Dataset records:
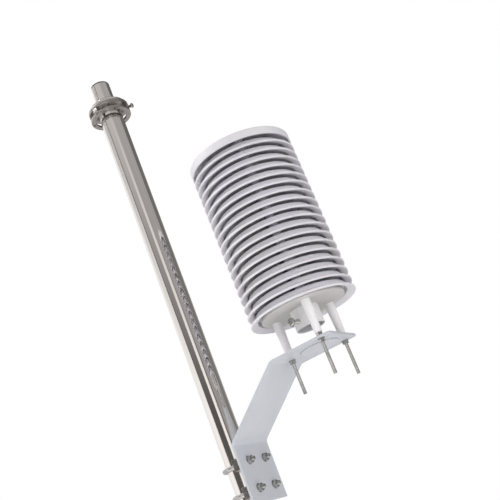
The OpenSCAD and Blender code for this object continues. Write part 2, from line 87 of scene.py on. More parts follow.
--
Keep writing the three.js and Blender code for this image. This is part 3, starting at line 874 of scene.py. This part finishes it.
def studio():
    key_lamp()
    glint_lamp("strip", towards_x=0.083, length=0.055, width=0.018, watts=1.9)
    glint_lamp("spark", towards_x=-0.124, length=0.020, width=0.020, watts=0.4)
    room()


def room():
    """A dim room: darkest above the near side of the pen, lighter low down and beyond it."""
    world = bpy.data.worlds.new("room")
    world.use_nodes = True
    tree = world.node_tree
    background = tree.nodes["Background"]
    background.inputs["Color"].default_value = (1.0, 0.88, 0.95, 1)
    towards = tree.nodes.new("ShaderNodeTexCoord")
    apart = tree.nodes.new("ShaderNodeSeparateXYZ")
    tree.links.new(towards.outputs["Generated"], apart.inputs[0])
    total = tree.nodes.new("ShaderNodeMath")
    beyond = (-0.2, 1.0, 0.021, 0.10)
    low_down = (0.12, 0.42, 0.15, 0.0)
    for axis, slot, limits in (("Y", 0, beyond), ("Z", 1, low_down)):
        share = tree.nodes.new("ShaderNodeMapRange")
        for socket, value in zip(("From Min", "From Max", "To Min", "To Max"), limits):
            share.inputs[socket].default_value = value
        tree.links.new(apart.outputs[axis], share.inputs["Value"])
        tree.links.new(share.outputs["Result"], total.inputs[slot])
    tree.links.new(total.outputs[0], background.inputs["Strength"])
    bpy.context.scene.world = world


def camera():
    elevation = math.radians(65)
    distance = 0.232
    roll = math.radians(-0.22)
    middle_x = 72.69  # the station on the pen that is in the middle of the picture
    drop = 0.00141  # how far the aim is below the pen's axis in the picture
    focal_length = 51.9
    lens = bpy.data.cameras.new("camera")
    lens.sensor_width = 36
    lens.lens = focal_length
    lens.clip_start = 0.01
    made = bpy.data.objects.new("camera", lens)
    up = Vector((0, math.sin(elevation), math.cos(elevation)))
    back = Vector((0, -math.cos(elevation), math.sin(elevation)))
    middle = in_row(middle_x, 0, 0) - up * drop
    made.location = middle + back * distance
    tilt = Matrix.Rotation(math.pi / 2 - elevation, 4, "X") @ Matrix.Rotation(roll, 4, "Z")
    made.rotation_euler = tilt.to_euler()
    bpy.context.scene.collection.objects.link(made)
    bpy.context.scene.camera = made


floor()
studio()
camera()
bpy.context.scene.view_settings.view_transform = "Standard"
...
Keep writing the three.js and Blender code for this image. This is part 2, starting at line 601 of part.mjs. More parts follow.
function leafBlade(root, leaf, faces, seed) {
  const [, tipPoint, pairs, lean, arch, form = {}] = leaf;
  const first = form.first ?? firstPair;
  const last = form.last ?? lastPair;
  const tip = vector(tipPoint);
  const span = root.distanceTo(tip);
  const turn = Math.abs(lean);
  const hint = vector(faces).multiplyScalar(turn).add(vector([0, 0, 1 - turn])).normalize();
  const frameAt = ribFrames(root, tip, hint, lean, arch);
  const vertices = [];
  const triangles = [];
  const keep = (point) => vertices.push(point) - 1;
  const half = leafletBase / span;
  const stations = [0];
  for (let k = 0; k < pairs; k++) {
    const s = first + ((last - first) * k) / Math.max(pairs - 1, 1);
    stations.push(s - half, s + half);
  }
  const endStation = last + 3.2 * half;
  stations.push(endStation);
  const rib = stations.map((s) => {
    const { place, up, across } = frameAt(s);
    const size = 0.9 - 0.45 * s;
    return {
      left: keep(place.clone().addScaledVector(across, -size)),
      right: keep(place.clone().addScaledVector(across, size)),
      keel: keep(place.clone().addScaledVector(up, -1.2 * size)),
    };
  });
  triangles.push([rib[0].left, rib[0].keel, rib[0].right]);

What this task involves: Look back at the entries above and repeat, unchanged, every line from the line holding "part finishes it." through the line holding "bpy.context.scene.world = world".

Answer to the task:
Keep writing the three.js and Blender code for this image. This is part 3, starting at line 874 of scene.py. This part finishes it.
def studio():
    key_lamp()
    glint_lamp("strip", towards_x=0.083, length=0.055, width=0.018, watts=1.9)
    glint_lamp("spark", towards_x=-0.124, length=0.020, width=0.020, watts=0.4)
    room()


def room():
    """A dim room: darkest above the near side of the pen, lighter low down and beyond it."""
    world = bpy.data.worlds.new("room")
    world.use_nodes = True
    tree = world.node_tree
    background = tree.nodes["Background"]
    background.inputs["Color"].default_value = (1.0, 0.88, 0.95, 1)
    towards = tree.nodes.new("ShaderNodeTexCoord")
    apart = tree.nodes.new("ShaderNodeSeparateXYZ")
    tree.links.new(towards.outputs["Generated"], apart.inputs[0])
    total = tree.nodes.new("ShaderNodeMath")
    beyond = (-0.2, 1.0, 0.021, 0.10)
    low_down = (0.12, 0.42, 0.15, 0.0)
    for axis, slot, limits in (("Y", 0, beyond), ("Z", 1, low_down)):
        share = tree.nodes.new("ShaderNodeMapRange")
        for socket, value in zip(("From Min", "From Max", "To Min", "To Max"), limits):
            share.inputs[socket].default_value = value
        tree.links.new(apart.outputs[axis], share.inputs["Value"])
        tree.links.new(share.outputs["Result"], total.inputs[slot])
    tree.links.new(total.outputs[0], background.inputs["Strength"])
    bpy.context.scene.world = world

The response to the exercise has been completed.